A total of 17 people were killed and some 53 others wounded in separate bomb attacks across Iraq, including an overnight suicide bombing, police said on Wednesday.
One of the attacks took place in northern Iraq when two car bomb explosions at noon struck the city of Kirkuk, some 250 km north of the Iraqi capital Baghdad, leaving eight people killed, among them two women and two children, and 14 others injured, a local police source told Xinhua on condition of anonymity.
The ethnically-mixed province of Kirkuk and its capital city Kirkuk are part of the disputed areas between the Kurds and both Arabs and Turkomans. The Kurds want to incorporate the areas on the edge of their Kurdistan region, but their move is fiercely opposed by Baghdad government.
In Iraq's Salahudin province, a police officer and a policeman were killed and three other officers wounded when a bomb detonated near convoy while they were on a tour to check the security measures in a secondary school in the provincial capital city of Tikrit, some 170 km north of Baghdad, a provincial police source said.

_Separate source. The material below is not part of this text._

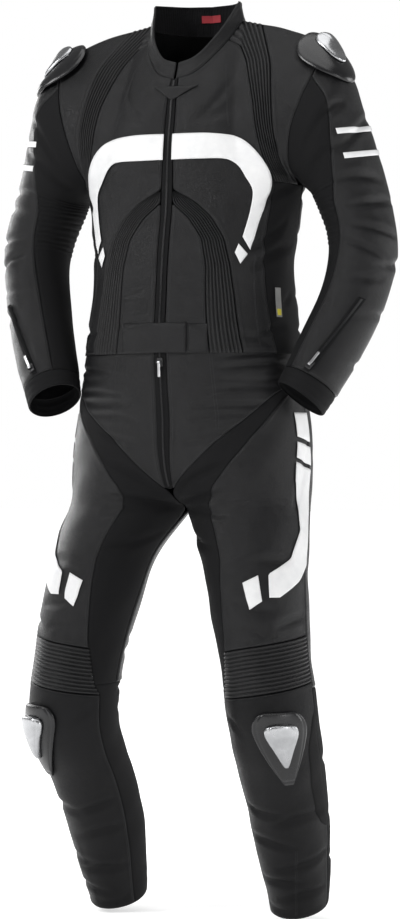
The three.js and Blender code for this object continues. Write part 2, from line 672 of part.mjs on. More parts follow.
function buildShoulders() {
  const { moulded, silver } = finishes;
  const cup = { half: 56, wide: 42, lift: 1, thick: 9, rim: 2.5 };
  addPair('shoulder_cup', shoulderPiece(cup), moulded);
  addPair('shoulder_plate', shoulderPiece({
    half: 36, wide: 20, lift: cup.lift + cup.thick + 2.4, thick: 6, rim: 2, shift: -10, columns: 4, rows: 6,
  }), silver);
}

// ---------------------------------------------------------------- zips with swinging pull tabs
const SLIDER = { long: 14, wide: 9.4, thick: 4, sunk: 1.1 };
const PIN = { radius: 0.7, height: 2.8, sides: 10 };
const CHEEK = { thick: 1.6, long: 5, apart: 5.4 };
const TAB = { eye: 2.2, hole: 1.15, thick: 1.5, long: 24, wide: 4.4 };

// Axes at a place on a form: along the zip, across it, and outward.
function zipFrame(form, u, v, lift, direction) {
  const { point, normal: outward } = forms[form];
  const e3 = outward(u, v);
  const e1 = direction.clone().addScaledVector(e3, -direction.dot(e3)).normalize();
  const e2 = new THREE.Vector3().crossVectors(e3, e1);
  const place = point(u, v).addScaledVector(e3, lift);
  return new THREE.Matrix4().makeBasis(e1, e2, e3).setPosition(place);
}

// The slider with its two cheeks and pin, on the tape.
function sliderGeometry(frame) {
  const box = (long, wide, thick, x, y, z) => new THREE.BoxGeometry(long, wide, thick).translate(x, y, z);
  const top = SLIDER.thick - SLIDER.sunk;
  const cheekHigh = PIN.height + 1.6;
  const side = CHEEK.apart / 2 + CHEEK.thick / 2;
  const parts = [
    box(SLIDER.long, SLIDER.wide, SLIDER.thick, 0, 0, top - SLIDER.thick / 2),
    ...[-side, side].map((y) => box(CHEEK.long, CHEEK.thick, cheekHigh + 0.2, 0, y, top + cheekHigh / 2 - 0.1)),
    new THREE.CylinderGeometry(PIN.radius, PIN.radius, CHEEK.apart + CHEEK.thick, PIN.sides)
      .translate(0, 0, top + PIN.height),
  ];
  return parts.map((part) => part.applyMatrix4(frame));
}

// The pull tab: an eye round the pin and a flat bar along the zip.
function tabGeometry(frame) {
  const eyeAngle = Math.asin(TAB.thick / 2 / TAB.eye);
  const outline = new THREE.Shape();
  outline.absarc(0, 0, TAB.eye, eyeAngle, 2 * Math.PI - eyeAngle, false);
  outline.lineTo(TAB.long, -TAB.thick / 2);
  outline.lineTo(TAB.long, TAB.thick / 2);
  outline.closePath();
  outline.holes.push(new THREE.Path().absarc(0, 0, TAB.hole, 0, 2 * Math.PI, true));
  const geometry = new THREE.ExtrudeGeometry(outline, { depth: TAB.wide, bevelEnabled: false, curveSegments: 10 });
  geometry.translate(0, 0, -TAB.wide / 2).rotateX(Math.PI / 2);
  geometry.translate(0, 0, SLIDER.thick - SLIDER.sunk + PIN.height);
  return geometry.applyMatrix4(frame);
}

const CUFF_ZIP = { from: -8.58, to: -7, low: 0.255, high: 0.36, halfShare: 0.017, slider: -8.47 };

function buildZips() {
  const { tape, silver } = finishes;
  const { from, to, low, high, halfShare, slider } = CUFF_ZIP;
  const strip = panel('sleeve', {
    from,
    to,
    left: [[from, low - halfShare], [to, high - halfShare]],
    right: [[from, low + halfShare], [to, high + halfShare]],
    columns: 2,
    steps: [-8.3, -8, -7.75, -7.5, -7.25],
    lift: LIFT,
    wall: PATCH,
  });
  const share = low + ((high - low) * (slider - from)) / (to - from);
  const upward = sleeve(share + 0.01, slider + 0.14).sub(sleeve(share, slider));
  const cuffFrame = zipFrame('sleeve', share, slider, LIFT + PATCH, upward);
  addPair('cuff_zip', union([strip, ...sliderGeometry(cuffFrame)]), tape);
  addPair('cuff_pull', tabGeometry(cuffFrame), silver);
  const flyFrame = zipFrame('trousers', 0, -519, -0.3, new THREE.Vector3(0, 0, -1));
  const flyTape = panel('trousers', { from: FLY_END, to: WAIST, left: -FLY_SHARE, right: FLY_SHARE, columns: 2 });
  add('fly_zip', union([flyTape, ...sliderGeometry(flyFrame)]), tape);
  add('fly_pull', tabGeometry(flyFrame), silver);
}

buildJacket();
buildNeck();
buildFrontPieces();
buildSleeves();
buildTrousers();
buildLowerLegs();
buildShoulders();
buildZips();

export default suit;
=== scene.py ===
"""Two-piece leather motorcycle race suit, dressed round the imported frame.

The front faces -Y, the wearer's left is +X, and the origin lies between the shoulders. Forms are worked
out in millimetres from short tables of sections; meshes are made from them in metres.
"""

from __future__ import annotations

import logging
import math
from dataclasses import dataclass, field
from enum import Enum
from typing import Callable, Sequence

import bpy
import numpy as np
from mathutils import Matrix, Vector

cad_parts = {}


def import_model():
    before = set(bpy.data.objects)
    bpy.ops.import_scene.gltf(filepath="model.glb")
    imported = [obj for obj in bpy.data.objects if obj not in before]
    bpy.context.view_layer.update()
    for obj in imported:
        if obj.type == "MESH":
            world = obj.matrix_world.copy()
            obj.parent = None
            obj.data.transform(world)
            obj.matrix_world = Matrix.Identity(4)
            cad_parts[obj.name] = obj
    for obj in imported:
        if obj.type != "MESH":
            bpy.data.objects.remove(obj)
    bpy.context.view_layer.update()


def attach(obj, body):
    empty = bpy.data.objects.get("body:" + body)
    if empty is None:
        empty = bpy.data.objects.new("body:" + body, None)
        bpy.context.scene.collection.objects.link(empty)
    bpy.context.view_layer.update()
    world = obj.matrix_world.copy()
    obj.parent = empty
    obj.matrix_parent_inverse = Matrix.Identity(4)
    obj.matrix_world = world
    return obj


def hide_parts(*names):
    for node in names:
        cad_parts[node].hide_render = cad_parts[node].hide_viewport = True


LOG = logging.getLogger("race_suit")
MM = 0.001
SIDES = ((1, "left"), (-1, "right"))

WALL = 1.6
SEAM = 0.4
LIFT = 1.3
PATCH = 1.2
ARMPIT = -226.0
YOKE_TOP = 14.0
NECK_SHARE = 0.45
JACKET_HEM = -505.0
WAIST = -492.0
HIP = -635.0
CROTCH = -750.0
ANKLE = -1408.0
ZIP_SHARE = 0.026
RIB_TOP = -240.0
CUFF_START = -8.6
CUFF_END = -9.0
FLY_SHARE = 0.013
FLY_END = -690.0
KNEE_TOP = -969.0
KNEE_RIBS_END = -1044.0
CALF_TOP = -1040.0
INSEAM_FRONT = 0.08
KNEE_TURN = 0.25 + 32 / 360
KNEE_RISE = 26.0

Array = np.ndarray
EdgeTable = Sequence[tuple[float, float]]


# --------------------------------------------------------------------------- forms
class Rings:
    """Sections of a tube, a row for each height, with a smooth value between them."""

    def __init__(self, columns: Sequence[str], rows: Sequence[Sequence[float]]) -> None:
        """Sorts the rows by height.

        Args:
            columns: Column names, the first of which is the height.
            rows: A row for each section.
        """
        data = np.array(sorted(rows), float)
        self.heights = data[:, 0]
        self.values = {name: data[:, i] for i, name in enumerate(columns)}

    def at(self, column: str, height: Array) -> Array:
        """Interpolates one column.

        Args:
            column: The column's name.
            height: Heights to read it at.

        Returns:
            The smooth values.
        """
        z, y = self.heights, self.values[column]
        last = len(z) - 1
        i = np.clip(np.searchsorted(z, height, side="right") - 1, 0, last - 1)
        before, after = np.maximum(i - 1, 0), np.minimum(i + 2, last)
        span = z[i + 1] - z[i]
        t = (height - z[i]) / span
        slope_a = (y[i + 1] - y[before]) / (z[i + 1] - z[before]) * span
        slope_b = (y[after] - y[i]) / (z[after] - z[i]) * span
        t2, t3 = t * t, t * t * t
        return (
            y[i] * (2 * t3 - 3 * t2 + 1)
            + slope_a * (t3 - 2 * t2 + t)
            + y[i + 1] * (3 * t2 - 2 * t3)
            + slope_b * (t3 - t2)
        )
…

Some 20 students, who were doing the final examinations for their secondary school, were also wounded by the blast which smashed the windows of several classes in the building, the source said.
Also in the province, two policemen were killed and six others wounded when a booby-trapped car detonated near a passing police patrol outside the city of Sulaiman Beg, some 90 km east of Tikrit, the source added.
Separately, three people were wounded when a roadside bomb exploded at a thoroughfare in Mansour district in the western part of Baghdad, a police source said.
Earlier in the day, a police source from Iraq's western province of Anbar told Xinhua that an overnight suicide bomb attack killed one of top leaders of the Iraqi government-backed Sahwa paramilitary groups, three security officers and one bodyguard, along with wounding seven security members.
The attack occurred late on Tuesday night when a suicide bomber hugged Mohammed Khamis Abu Risha and blew up his explosive vest among a crowd of Sahwa leaders and senior security officers, who were on tour at a residential area in the western part of the provincial capital Ramadi, some 110 km west of Baghdad, the source said.
The Sahwa militia, also known as the Awakening Council or the Sons of Iraq, consists of some Sunni armed groups, who previously were part of powerful anti-U.S. Sunni insurgent groups after the U. S.-led invasion to Iraq in 2003.
Most of those groups had turned their rifles against the al- Qaida network and cooperated with the U.S. troops after al- Qaida adopted hardline Islam and exercised indiscriminate killings against both Shiite and Sunni Muslim communities.